Professor Elizabeth Childs' book Daumier and Exoticism: Satirizing the French and the Foreign appeared in the series The Hermeneutics of Art with Peter Lang Press (New York and Bern) in 2004. Several publications on aspects of Gauguin studies, visual culture in fin-de-siècle Tahiti, and exoticism and modernism are currently in press. Her recent lectures and conference papers include: "Inventing paradise: Gauguin and Oceanic cultures” (French Historical Studies Conference, Paris), “The invention of culture, or the ethnographic vacation? Paul Gauguin and Henry Adams in Tahiti, 1891-1893,” (College Art Association, Atlanta), “Gauguin’s Dialects,” in A Fine Regard: A symposium in honor of Kirk Varnedoe (The Institute for Fine Arts, New York University) and “Inventing Culture: Nature, Culture, and the Fading Paradise in Gauguin’s Art,” Keynote speech and the Robert Humber Lecture, Graduate Symposium on Art and Nature, University of North Carolina, Chapel Hill and the North Carolina Museum of Art, Raleigh. In winter 2005-2006, she will speak on Rousseau's Urban Exoticism in the symposium on "The Exotic and The Modern" at the Tate London and the Courtauld Institute in London, and on "Crossing borders: Gauguin as sculptor" at a symposium at Duke Unviersity's new Nasher Museum. In spring 2006, she will lead an alumni tour to Provence in celebration of the centennary of Cézanne. She is enjoying serving as Acting Chair of the Department of Art History and Archaeology in fall 2005, and in spring 2006, she will take a term as Chair of the Faculty Council in Arts & Sciences. She is currently (and joyfully) on a part-time family leave, following the adoption of Ana Elizabeth Childs-Klein. In fall 2006, she looks forward to co-teaching a joint studio and history course on "The Print as Social Agent" with artist Lisa Bulawsky, Associate Professor, College of Art, in the new Sam Fox School of Design and Visual Arts.

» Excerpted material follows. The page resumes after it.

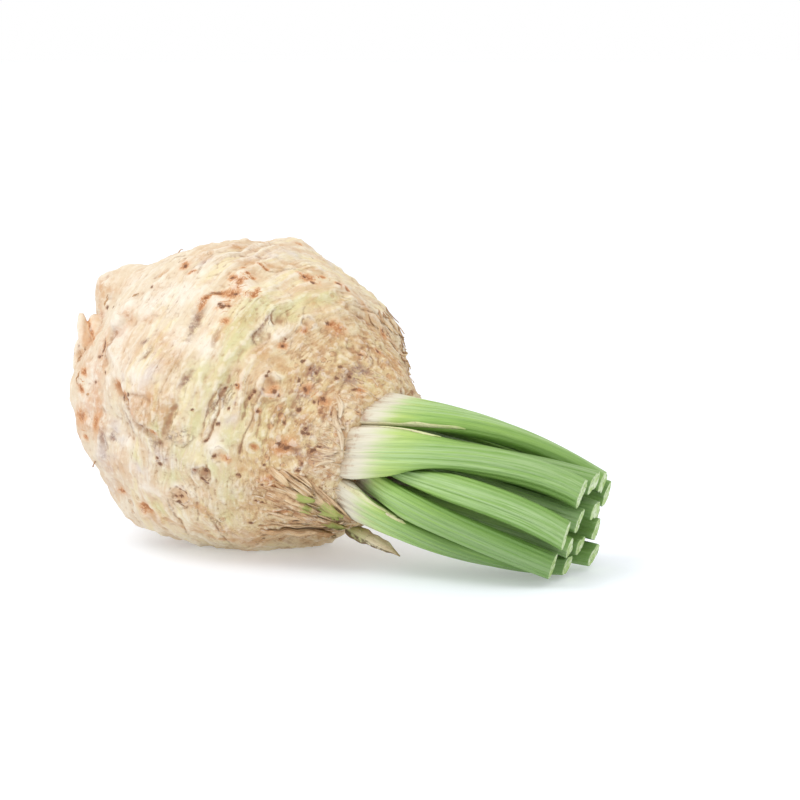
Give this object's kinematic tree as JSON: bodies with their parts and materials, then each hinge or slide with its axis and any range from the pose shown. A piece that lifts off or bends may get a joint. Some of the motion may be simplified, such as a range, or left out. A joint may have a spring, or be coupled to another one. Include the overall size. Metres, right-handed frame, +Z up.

Paul Crenshaw was on sabbatical in the spring of 2004, continuing his work on several projects related to Rembrandt and his contemporaries. His next major study will be a new interpretation of a group of paintings that Rembrandt made for the Sicilian patron Antonio Ruffo between 1653 and 1644. The research was fostered in the summer of 2003 by a Washington University Arts and Sciences Faculty Research Grant. Professor Crenshaw will have a book published in 2004 by Cambridge University Press entitled Rembrandt’s Bankruptcy: The Artist, His Patrons, and the Art World in Seventeenth-Century Netherlands. The study examines the causes, circumstances, and effects of the 1656 declaration of insolvency by the great Dutch master. This book pulls together material from all aspects of the artist’s career that shed light on its nadir, his bankruptcy. As part of Washington University’s Sesquicentennial Celebration in September 2003, Professor Crenshaw presented four of the Gallery of Art’s prized etchings by Rembrandt: The Death of the Virgin, St. Jerome under a Pollard Tree, Christ Preaching, and the stunning impression of the Three Crosses. These and several other Dutch paintings and prints were then incorporated in an exhibition in the Teaching Gallery.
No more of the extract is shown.